The second set started off going with serve until Nadal broke to love in the seventh game, Cilic's wildly long forehand on the final point indicative of the loose game he played.
And in his next service game the world number 23 plonked a forehand into net to give up match point and then hit another wide to hand Nadal the match.
Murray became the first British man since George Hughes in 1932 to get this far in Rome.
"It is important, it's nice to do well in tournaments abroad and this tournament has been around a long, long time," said Murray.
"There's a lot of history, it's always had great fields. Every year I've been here when you walk to the practice courts there's a list of winners down a wall that has a lot of great players."
The world number four was completely out of sorts in the first set but then went on to win 11 of the last 12 games as Mayer crumbled alarmingly.
Murray had never even reached the quarters here until this year but after a poor start riddled with unforced errors, he found his form on his least favourite surface, finishing with twice as many winners as his opponent.
The first two sets were a poor advert for serving as eight of the 14 games ended in a break.
Murray was the principal culprit in the first set as he put up feeble resistance, going down 6-1 and holding serve only once in his first five service games.
But as erratic as the Scot was in the first set, the German was just as bad in the second, in which he failed to hold serve at all.
Mayer had completely lost his way on serve and after Murray held at the start of the decider, the German was broken for the fifth game in a row as he netted a backhand volley on the stretch.
Having found the corners at will in the first set, Mayer was now struggling to find his range.
The world number 28 held his next service game but it was a brief reprieve as at 4-1 he was broken to love after netting a forehand and Murray served out the match.

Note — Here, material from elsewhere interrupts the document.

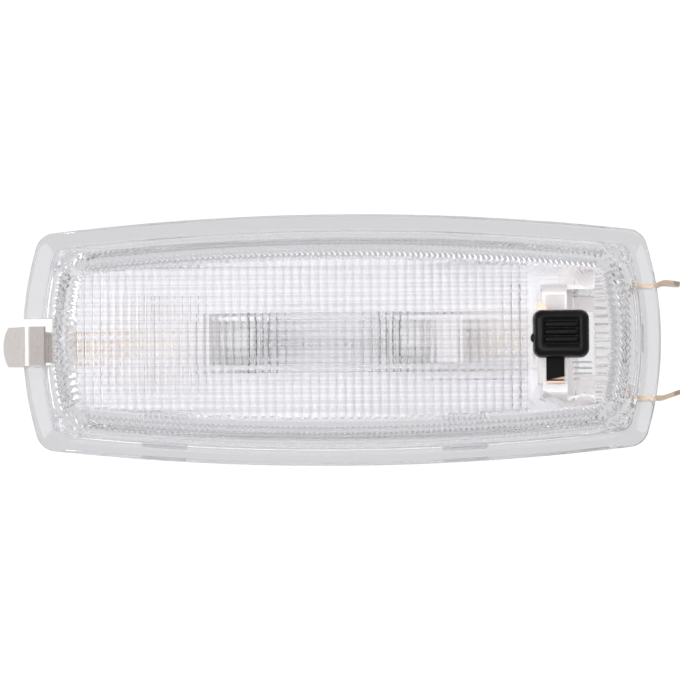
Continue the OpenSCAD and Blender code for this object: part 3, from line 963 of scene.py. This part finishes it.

In the women's event, world number one Caroline Wozniacki reached the semis after a three-set thriller that lasted almost two and a half hours.
The Dane survived a mid-match collapse to edge past twice former winner here Jelena Jankovic 6-3, 1-6, 6-3.
Li Na of China was the first person into the semi-finals after completing a quick 6-3, 6-1 victory over Hungarian Greta Arn.
The fourth seed has made startlingly easy progress here, losing only 13 games in three matches, and she is yet to drop a set.